実践ドメイン駆動設計 (Object Oriented SELECTION)
- 作者:ヴァーン・ヴァーノン
- 出版社/メーカー: 翔泳社
- 発売日: 2015/03/17
- メディア: 大型本
増田さん本
と呼ばれている「現場で役立つシステム設計の原則」という本も紹介されていました。この本は僕も持っており自分にとってかなり良書でした。BIGLOBEさんのハンズオン前に話ししていた時も「順番的にまずは増田さん本→エヴァンス本に進むのがいいかも!」という感じでしたので興味のある方は買ってみるといいですね!
✏️ブログ
次にDDDを学ぶ上でオススメのブログはあるか?という話題になりました。これから紹介するブログは、本よりライトにDDDを学ぶのにオススメだそうです。僕も普段から読んだことのあるブログばかりでしたがあらためてDDD業界の雰囲気を知れて良かったです。

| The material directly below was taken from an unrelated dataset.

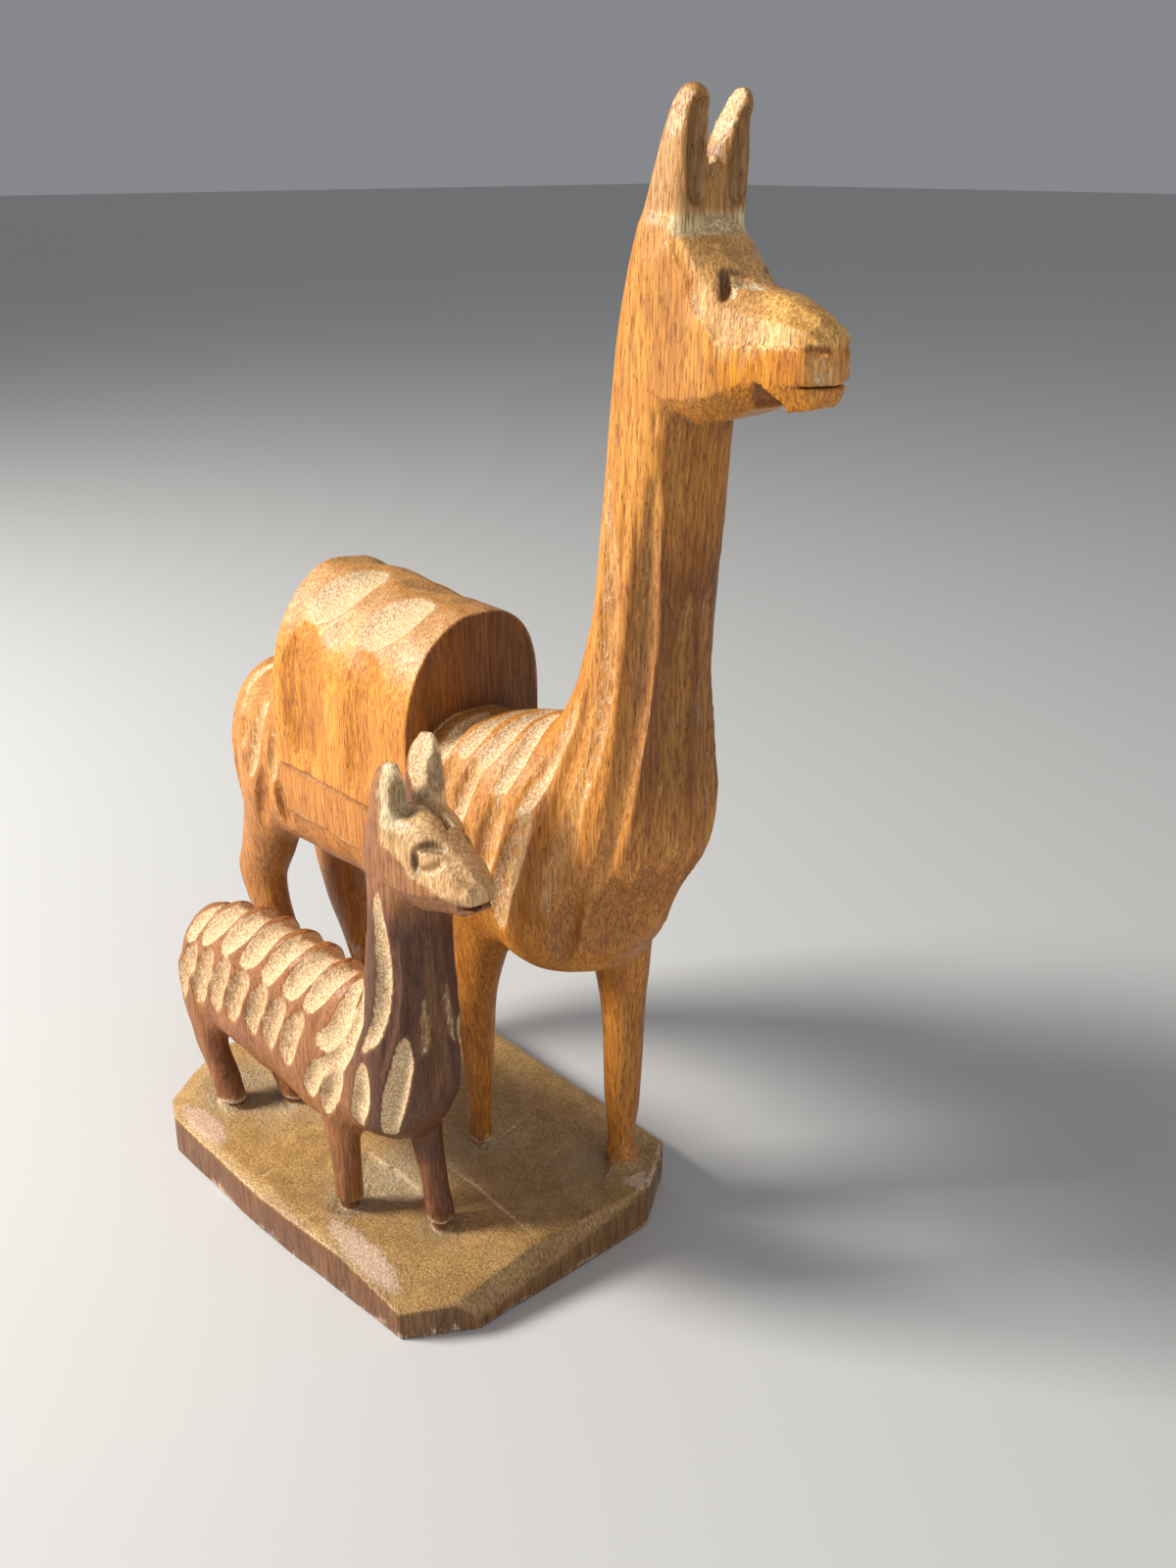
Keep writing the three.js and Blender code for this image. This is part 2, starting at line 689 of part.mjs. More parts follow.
function youngSolid() {
  const body = joined([
    loft(youngTorso),
    loft(youngNeck),
    legSolid(legs.youngFrontRight),
    legSolid(legs.youngFrontLeft),
    legSolid(legs.youngHindRight),
    legSolid(legs.youngHindLeft),
  ]);
  const bodyCuts = [
    ...youngBackCuts,
    ...youngFlankCuts,
    ...youngNeckCuts,
    ...mirrored([...youngBackCuts, ...youngFlankCuts, ...youngNeckCuts].filter((_, i) => i % 3 === 0)),
  ];
  const head = cutAway(headSolid(youngHead), [
    throughCut(youngMouth.slit, YOUNG_PLANE),
    ...chipSolids(youngChips, YOUNG_PLANE),
  ]);
  const ears = youngEarPlanes.map((plane, i) =>
    earSolid(youngEar, plane, youngEarLifts[i]).subtract(earHollow(youngEarHollow, plane, youngEarLifts[i])),
  );
  return joined([carved(body, bodyCuts), head, ...ears]);
}

function figurine() {
  const geometry = geometryOf(joined([baseSolid(), motherSolid(), loadSolid(), youngSolid()]));
  const wood = new THREE.MeshStandardMaterial({ color: 0xa85c22, roughness: 0.55, metalness: 0 });
  const mesh = new THREE.Mesh(geometry, wood);
  mesh.name = "llama_figurine";
  return mesh;
}

// The origin is on the base's underside, below the middle of the whole figure.
const group = new THREE.Group();
group.add(figurine());
const extent = new THREE.Box3().setFromObject(group);
group.position.set(-(extent.min.x + extent.max.x) / 2, -(extent.min.y + extent.max.y) / 2, -extent.min.z);

export default group;
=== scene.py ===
import math

import bpy
import numpy as np
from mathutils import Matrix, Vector


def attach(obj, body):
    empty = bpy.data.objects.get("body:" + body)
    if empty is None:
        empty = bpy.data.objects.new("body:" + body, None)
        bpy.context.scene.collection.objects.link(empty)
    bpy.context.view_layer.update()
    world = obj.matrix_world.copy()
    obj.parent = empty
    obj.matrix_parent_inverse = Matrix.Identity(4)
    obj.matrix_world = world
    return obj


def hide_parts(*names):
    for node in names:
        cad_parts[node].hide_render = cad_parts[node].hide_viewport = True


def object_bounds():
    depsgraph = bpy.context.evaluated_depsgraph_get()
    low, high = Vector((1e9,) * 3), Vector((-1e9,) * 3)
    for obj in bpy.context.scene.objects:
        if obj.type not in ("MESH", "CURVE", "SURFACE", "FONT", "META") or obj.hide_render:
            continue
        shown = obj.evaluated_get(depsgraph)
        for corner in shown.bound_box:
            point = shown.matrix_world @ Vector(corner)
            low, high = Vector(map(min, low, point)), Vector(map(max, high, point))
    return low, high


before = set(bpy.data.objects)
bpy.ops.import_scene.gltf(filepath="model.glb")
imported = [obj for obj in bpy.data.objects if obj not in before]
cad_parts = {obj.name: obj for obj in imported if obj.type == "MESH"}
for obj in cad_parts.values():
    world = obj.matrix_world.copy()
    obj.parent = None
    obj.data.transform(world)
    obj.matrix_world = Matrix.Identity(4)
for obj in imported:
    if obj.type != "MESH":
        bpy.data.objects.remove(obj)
cad_low, cad_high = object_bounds()

NODE = "llama_figurine"

# From the block's frame to the part's frame, in millimetres.
SHIFT = np.array([-10.21, 1.8, 0.0])
MM = 0.001

STEP = 0.5
FACES = 196000
LOW = np.array([-79.0, -43.5, -2.0])
HIGH = np.array([99.5, 40.0, 227.5])
COUNTS = np.ceil((HIGH - LOW) / STEP).astype(int) + 1
AXES = [(LOW[k] + STEP * np.arange(COUNTS[k])).astype(np.float32) for k in range(3)]
FAR = 50.0

distance = np.full(COUNTS, FAR, np.float32)
# What each cut leaves on the wood's colour: above nought, pale raw wood; below nought, painted shade.
paint = np.zeros(COUNTS, np.float16)

MOTHER_PLANE = 12
YOUNG_PLANE = -22.5


def window(low, high):
    """The grid's part between two corners: its slices, and its coordinates ready to be combined."""
    cuts = []
    for k in range(3):
        first = max(0, int((low[k] - LOW[k]) / STEP))
        last = min(COUNTS[k], int((high[k] - LOW[k]) / STEP) + 2)
        cuts.append(slice(first, last))
    x, y, z = (AXES[k][cuts[k]] for k in range(3))
    return tuple(cuts), x[:, None, None], y[None, :, None], z[None, None, :]


def blend_min(a, b, width):
    """The smaller of two distances, with the crease between them rounded over a width."""
    if width <= 0:
        return np.minimum(a, b)
    near = np.maximum(width - np.abs(a - b), 0) / width
    return np.minimum(a, b) - near * near * (width / 4)


def blend_max(a, b, width):
    return -blend_min(-a, -b, width)


def add_wood(cuts, form, width):
    distance[cuts] = blend_min(distance[cuts], form.astype(np.float32), width)


def row_values(rows, places, smooth=True):
    """Each value of a form's rows at places along it, through a smooth curve or straight lines."""
    table = np.array(sorted(rows), float)
    marks, values = table[:, 0], table[:, 1:]
    at = np.clip(places, marks[0], marks[-1])
    index = np.clip(np.searchsorted(marks, at, side="right") - 1, 0, len(marks) - 2)
    length = (marks[index + 1] - marks[index])[:, None]
    share = (at - marks[index])[:, None] / length
    before, after = values[index], values[index + 1]
    if not smooth:
        return (before + share * (after - before)).T
    slopes = np.gradient(values, marks, axis=0)
    in_slope, out_slope = slopes[index] * length, slopes[index + 1] * length
    square, cube = share**2, share**3
    return (
        before * (2 * cube - 3 * square + 1)
        + in_slope * (cube - 2 * square + share)
        + after * (3 * square - 2 * cube)
        + out_slope * (cube - square)
    ).T


def loft_distance(rows, axis, cap, x, y, z):
    """Distance from a form whose rings are ovals.

    Its rows hold a place along it, two centres, two half widths and squareness.
    """
    along, u, v = (x, y, z) if axis == "x" else (z, x, y)
    shape = along.shape
    centre_u, centre_v, half_u, half_v, power = (
        c.reshape(shape) for c in row_values(rows, along.ravel())
    )
    tiny = 1e-3
    side_u = np.abs(u - centre_u) / half_u + tiny
    side_v = np.abs(v - centre_v) / half_v + tiny
    total = side_u**power + side_v**power
    slope = np.sqrt((side_u ** (power - 1) / half_u) ** 2 + (side_v ** (power - 1) / half_v) ** 2)
    reach = total ** (1 / power)
    across = (reach - 1) * reach ** (power - 1) / slope
    first, last = min(r[0] for r in rows), max(r[0] for r in rows)
    ends = np.maximum(first - along, along - last)
    return blend_max(across, ends + 0 * across, cap)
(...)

松岡さん little-hands.hatenablog.com
ミノ駆動さん qiita.com
nrsさん nrslib.com
nrsさんですが、イベント時にDDD本がでるらしい!と話題に上がっていました。ブログもわかりやすいし早く書いたいです!
まとめ
イベントを通じての所感になりますが、DDDには組織作りが重要だなと感じました。現在DDDを取り入れている人たちに聞いてみたところ、すでに会社や会社内の人でDDDにある程度理解がある人がいてそこから初めて行くというケースが多い印象でした。DDDに限らずですが直接的にコストで見えづらいものは組織によっては説得が難しいですよね。そう言った意味も踏まえて、組織で全くの0からDDDを初めていくというのは前途多難だな〜という印象です。とはいえ自分から始めることはできると思います。
- 軽量なDDDから始める
- 個人開発などで始める
- 今後もDDDイベントに参加していく
- DDDを広めるには(社内で)1人ファンを作る
- コントロールできる組織内で始める
まず自分の影響がある範囲から初めていくのがいいのかなと思います。次回のイベントも楽しみにしております。
備考
今回参加した時に書いたグラフィックレコーディングとBIGLOBEさんのハンズオンで全チームのモデリングを写真に納めたので紹介します。
グラフィックレコーディング
それぞれのハンズオンやワークショップで聞いた内容をまとめたものです。全体的に汚い部分はご容赦ください。
BIGLOBEさんハンズオンの各チームのモデリング
他のチームがどのようにモデリングしていくのか興味があって写真に納めたのですが、大筋似ていますね。